(THE INPUT):
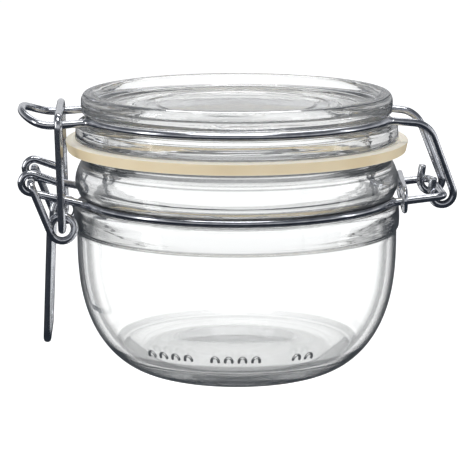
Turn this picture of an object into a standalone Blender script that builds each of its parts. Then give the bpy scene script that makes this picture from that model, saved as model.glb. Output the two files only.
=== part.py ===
"""Round glass terrine jar with a glass lid, a rubber gasket and a wire bail closure.

Metres, +Z up. The origin is the centre of the base, the hinge is at +X and the latch at -X.
"""

import math

import bmesh
import bpy
from mathutils import Matrix, Vector

# Driving sizes
GAP = 0.0003
LATHE_SIDES = 44
WIRE_RADIUS = 0.0011
TIE_WIRE_RADIUS = 0.00075
BEND_STEPS = 5

# Jar
FOOT_RADIUS = 0.0252
FOOT_INNER_RADIUS = 0.0224
PUSH_UP = 0.0012
BODY_RADIUS = 0.0446
BODY_TOP = 0.0382
WALL = 0.0024
FLOOR = 0.0052
FLOOR_RADIUS = 0.0220
CURVE_UP = 2.7
CURVE_OUT = 1.69
LOWER_BEAD_RADIUS = 0.04545
LOWER_BEAD_FOOT = 0.0399
LOWER_BEAD_TOP = 0.0467
UPPER_BEAD_RADIUS = 0.0441
UPPER_BEAD_TOP = 0.0580
RIM_RADIUS = 0.0429
RIM_TOP = 0.06135
MOUTH_RADIUS = 0.0395
MOUTH_FOOT = 0.0520

# Grooves that the two wires lie in
GROOVE_RADIUS = WIRE_RADIUS + 0.00035
NECK_WIRE_RING = 0.0436
NECK_WIRE_Z = 0.04845
LID_WIRE_RING = 0.0429
LID_WIRE_Z = 0.07105

# Gasket
GASKET_BOTTOM = RIM_TOP + GAP
GASKET_SEAT = 0.0645
GASKET_TOP = 0.0649
GASKET_RADIUS = 0.0475
GASKET_TAPER = 0.0011
GASKET_HOLE_RADIUS = 0.0400

# Lid
SKIRT_BOTTOM = GASKET_SEAT + GAP
SKIRT_RADIUS = 0.0449
SKIRT_TOP = 0.0692
FLANGE_RADIUS = 0.0431
FLANGE_Z = 0.0745
CREST_RADIUS = 0.0413
CREST_TOP = 0.0779
RECESS_RADIUS = 0.0381
RECESS_EDGE_Z = 0.0757
RECESS_FLOOR = 0.0736
DISC_RADIUS = 0.0283
DISC_TOP = 0.0742
PLUG_RADIUS = GASKET_HOLE_RADIUS - GAP
PLUG_BOTTOM = 0.0620
PLUG_BORE = 0.0368
LID_CEILING = 0.0699

# Hinge: the lid's two hooks turn on the neck wire's crossbar
HINGE_X = 0.0561
HINGE_Z = 0.0502
HINGE_ARM_Y = 0.01475
HOOK_RADIUS = 0.0031
HOOK_Y = 0.0107
HOOK_TAIL = 0.0042
LID_ARM_Y = 0.0144
LID_BEND_X = 0.0518
LID_BEND_Y = 0.0126
LID_BEND_Z = 0.0699

# Tie ring round the neck wire's two arms
TIE_X = 0.0464
TIE_Z = 0.0491
TIE_HALF_HEIGHT = 0.00295
TIE_TURN = 4.5

# Catch loop of the lid's wire
CATCH_X = -0.0592
CATCH_DIP_X = -0.0507
CATCH_DIP_Z = 0.07035
CATCH_CORNER = 0.0070
CATCH_RISE = 58.5

# Lever, in the eyes of the neck wire
PIVOT_X = -0.0567
PIVOT_Z = 0.0544
EYE_RADIUS = 0.0026
EYE_Y = 0.0125
EYE_TAIL = 0.0070
NECK_ARM_Y = 0.0140
LEVER_Y = 0.0153
PIN_END_Y = 0.0109
COIL_X = -0.0483
COIL_Z = 0.0421
COIL_RADIUS = 0.0033
COIL_PITCH = 2 * WIRE_RADIUS + 0.00035
HANDLE_X = -0.0530
HANDLE_Z = 0.0104

# Bail, from the lever's coils up over the catch loop
BAIL_Y = LEVER_Y + 2 * WIRE_RADIUS + 0.0004
BAIL_X = -0.0490
BAIL_Z = CATCH_DIP_Z + 2 * WIRE_RADIUS + GAP
BAIL_PIN_END_Y = 0.0110


def clear_scene():
    for thing in list(bpy.data.objects):
        bpy.data.objects.remove(thing)


def material(name, colour, roughness, metallic=0.0, transmission=0.0):
    made = bpy.data.materials.new(name)
    made.use_nodes = True
    shader = made.node_tree.nodes["Principled BSDF"]
    shader.inputs["Base Color"].default_value = (*colour, 1.0)
    shader.inputs["Roughness"].default_value = roughness
    shader.inputs["Metallic"].default_value = metallic
    shader.inputs["Transmission Weight"].default_value = transmission
    shader.inputs["IOR"].default_value = 1.5
    return made


def arc_points(centre, radius, start, end, steps):
    """Points (across, up) on a circle, from one angle in degrees to another."""
    points = []
    for i in range(steps + 1):
        angle = math.radians(start + (end - start) * i / steps)
        points.append((centre[0] + radius * math.cos(angle), centre[1] + radius * math.sin(angle)))
    return points


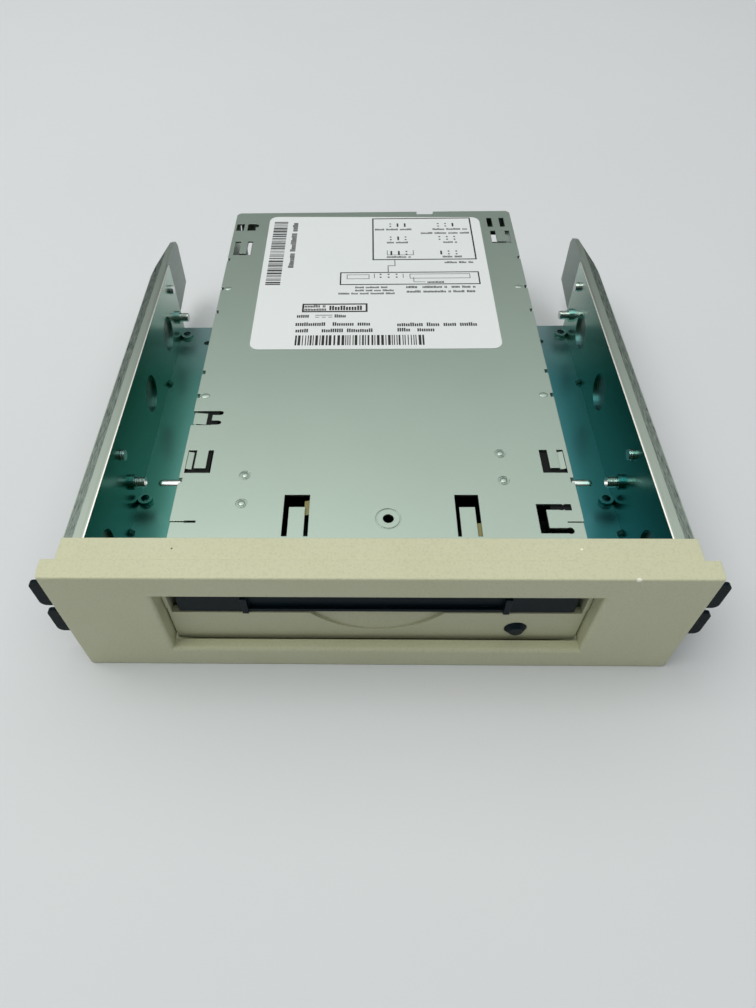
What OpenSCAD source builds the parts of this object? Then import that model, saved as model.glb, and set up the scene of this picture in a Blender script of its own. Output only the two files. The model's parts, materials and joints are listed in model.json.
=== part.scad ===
// Removable-cartridge disk drive on its 5.25 inch bay adapter: bezel, tray, slide rails and latches.
// X is across the drive, Y runs from the bezel's front face to the rear, Z is up.
// The bezel's underside is at zero height and the model is centred in X and Y.

/* [Bay bezel] */
// Overhang of the bezel's slab beyond the lip on each side
slab_overhang = 3.1; // [2.6:0.1:4]
// Height of the bezel above its window
bezel_crown = 8.2; // [7.6:0.1:9]
// Depth of the bezel's slab
slab_d = 5; // [4.6:0.1:5.4]
// Thickness of the bezel's front wall
bezel_wall = 3; // [2.6:0.1:3.4]
// Amount by which each side face draws in towards the front
side_draft = 0.4; // [0.3:0.1:1.6]
// Gap between the drive's faceplate and each side of the window
window_gap = 0.3; // [0.3:0.1:1.5]
// Height of the window
window_h = 25; // [23:0.1:27]
// Height of the window's lower edge
window_z = 8.3; // [7.6:0.1:9]
// Depth of the lip behind the slab
lip_d = 6.2; // [4.4:0.1:7]

/* [Adapter tray] */
// Thickness of the zinc-plated sheet
sheet_t = 1; // [0.8:0.1:1.2]
// Clear width between the tray's side walls
tray_w = 144; // [140:0.5:150]
// Height of the tray's underside above the bezel's underside
tray_z = 1.6; // [1.2:0.1:2]
// Height of the tray's side walls
tray_h = 28.4; // [27:0.1:30]
// Distance from the bezel's front face to the first row of bay screws
bay_hole_y = 52.4; // [48:0.1:56]
// Distance between the two rows of bay screws
bay_pitch = 79.25; // [76:0.05:82]
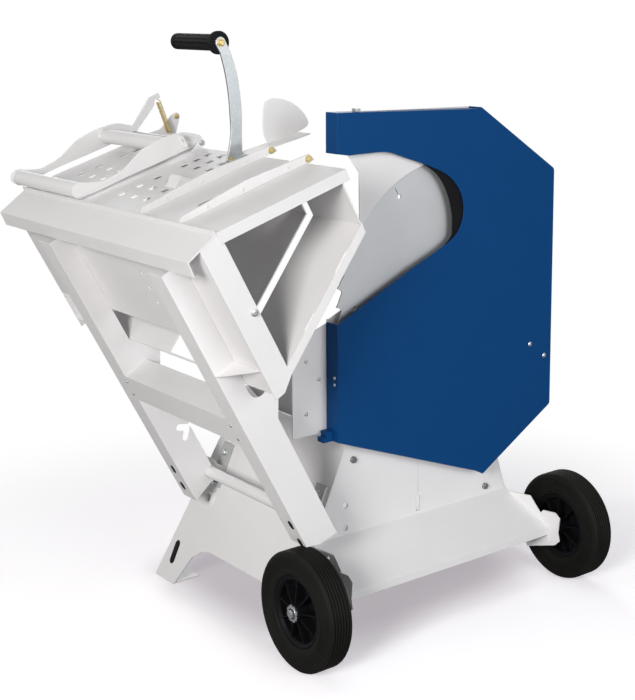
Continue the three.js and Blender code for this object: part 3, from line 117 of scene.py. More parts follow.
# Outlines as shares of a piece's width and height
GUARD_SHARES = [(0.004, 1), (0.629, 0.996), (1, 0.814), (0.996, 0.1525), (0.6525, 0), (0, 0.1863)]
NOTCH_SHARES = [
    (0.0495, 0.8956), (0.13, 0.8970), (0.2115, 0.8960), (0.298, 0.876), (0.395, 0.8520), (0.478, 0.824),
    (0.5315, 0.785), (0.553, 0.738), (0.54, 0.690), (0.490, 0.6525), (0.323, 0.5967)]
CLAMP_SHARES = [
    (0.025, 0.13), (0.047, 0.18), (0.24, 0.164), (0.405, 0.146), (0.61, 0.152), (0.763, 0.112),
    (0.9, 0.11), (0.978, 0.19), (1, 0.4), (0.983, 0.76), (0.928, 0.92), (0.873, 0.746), (0.763, 0.432),
    (0.61, 0.552), (0.419, 1.128), (0.267, 1.248), (0.157, 1.232), (0.074, 1.1), (-0.03, 0.6),
    (-0.0275, 0.2)]
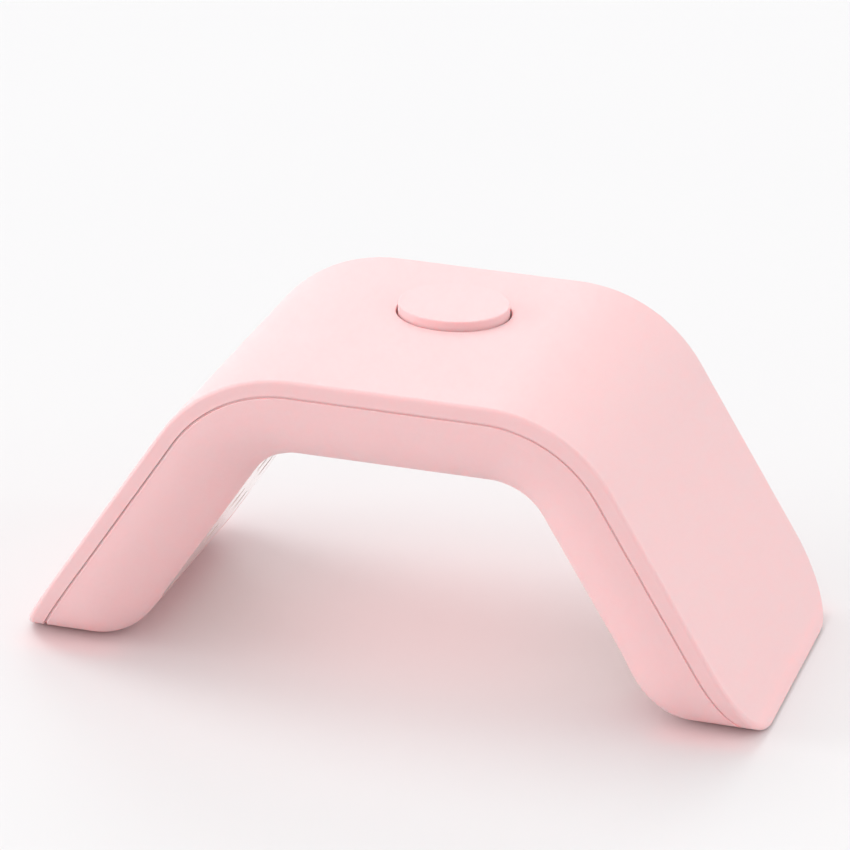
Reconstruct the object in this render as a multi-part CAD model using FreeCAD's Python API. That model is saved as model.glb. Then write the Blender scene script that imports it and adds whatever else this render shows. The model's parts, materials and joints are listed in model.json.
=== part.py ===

(STATED EXERCISE): Write out, exactly and with nothing else, the lines of the listing above from its first line through the line with "TIE_TURN = 4.5".

(EXERCISE RESPONSE):
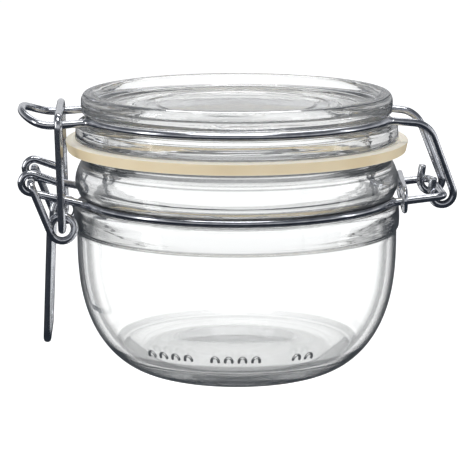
Turn this picture of an object into a standalone Blender script that builds each of its parts. Then give the bpy scene script that makes this picture from that model, saved as model.glb. Output the two files only.
=== part.py ===
"""Round glass terrine jar with a glass lid, a rubber gasket and a wire bail closure.

Metres, +Z up. The origin is the centre of the base, the hinge is at +X and the latch at -X.
"""

import math

import bmesh
import bpy
from mathutils import Matrix, Vector

# Driving sizes
GAP = 0.0003
LATHE_SIDES = 44
WIRE_RADIUS = 0.0011
TIE_WIRE_RADIUS = 0.00075
BEND_STEPS = 5

# Jar
FOOT_RADIUS = 0.0252
FOOT_INNER_RADIUS = 0.0224
PUSH_UP = 0.0012
BODY_RADIUS = 0.0446
BODY_TOP = 0.0382
WALL = 0.0024
FLOOR = 0.0052
FLOOR_RADIUS = 0.0220
CURVE_UP = 2.7
CURVE_OUT = 1.69
LOWER_BEAD_RADIUS = 0.04545
LOWER_BEAD_FOOT = 0.0399
LOWER_BEAD_TOP = 0.0467
UPPER_BEAD_RADIUS = 0.0441
UPPER_BEAD_TOP = 0.0580
RIM_RADIUS = 0.0429
RIM_TOP = 0.06135
MOUTH_RADIUS = 0.0395
MOUTH_FOOT = 0.0520

# Grooves that the two wires lie in
GROOVE_RADIUS = WIRE_RADIUS + 0.00035
NECK_WIRE_RING = 0.0436
NECK_WIRE_Z = 0.04845
LID_WIRE_RING = 0.0429
LID_WIRE_Z = 0.07105

# Gasket
GASKET_BOTTOM = RIM_TOP + GAP
GASKET_SEAT = 0.0645
GASKET_TOP = 0.0649
GASKET_RADIUS = 0.0475
GASKET_TAPER = 0.0011
GASKET_HOLE_RADIUS = 0.0400

# Lid
SKIRT_BOTTOM = GASKET_SEAT + GAP
SKIRT_RADIUS = 0.0449
SKIRT_TOP = 0.0692
FLANGE_RADIUS = 0.0431
FLANGE_Z = 0.0745
CREST_RADIUS = 0.0413
CREST_TOP = 0.0779
RECESS_RADIUS = 0.0381
RECESS_EDGE_Z = 0.0757
RECESS_FLOOR = 0.0736
DISC_RADIUS = 0.0283
DISC_TOP = 0.0742
PLUG_RADIUS = GASKET_HOLE_RADIUS - GAP
PLUG_BOTTOM = 0.0620
PLUG_BORE = 0.0368
LID_CEILING = 0.0699

# Hinge: the lid's two hooks turn on the neck wire's crossbar
HINGE_X = 0.0561
HINGE_Z = 0.0502
HINGE_ARM_Y = 0.01475
HOOK_RADIUS = 0.0031
HOOK_Y = 0.0107
HOOK_TAIL = 0.0042
LID_ARM_Y = 0.0144
LID_BEND_X = 0.0518
LID_BEND_Y = 0.0126
LID_BEND_Z = 0.0699

# Tie ring round the neck wire's two arms
TIE_X = 0.0464
TIE_Z = 0.0491
TIE_HALF_HEIGHT = 0.00295
TIE_TURN = 4.5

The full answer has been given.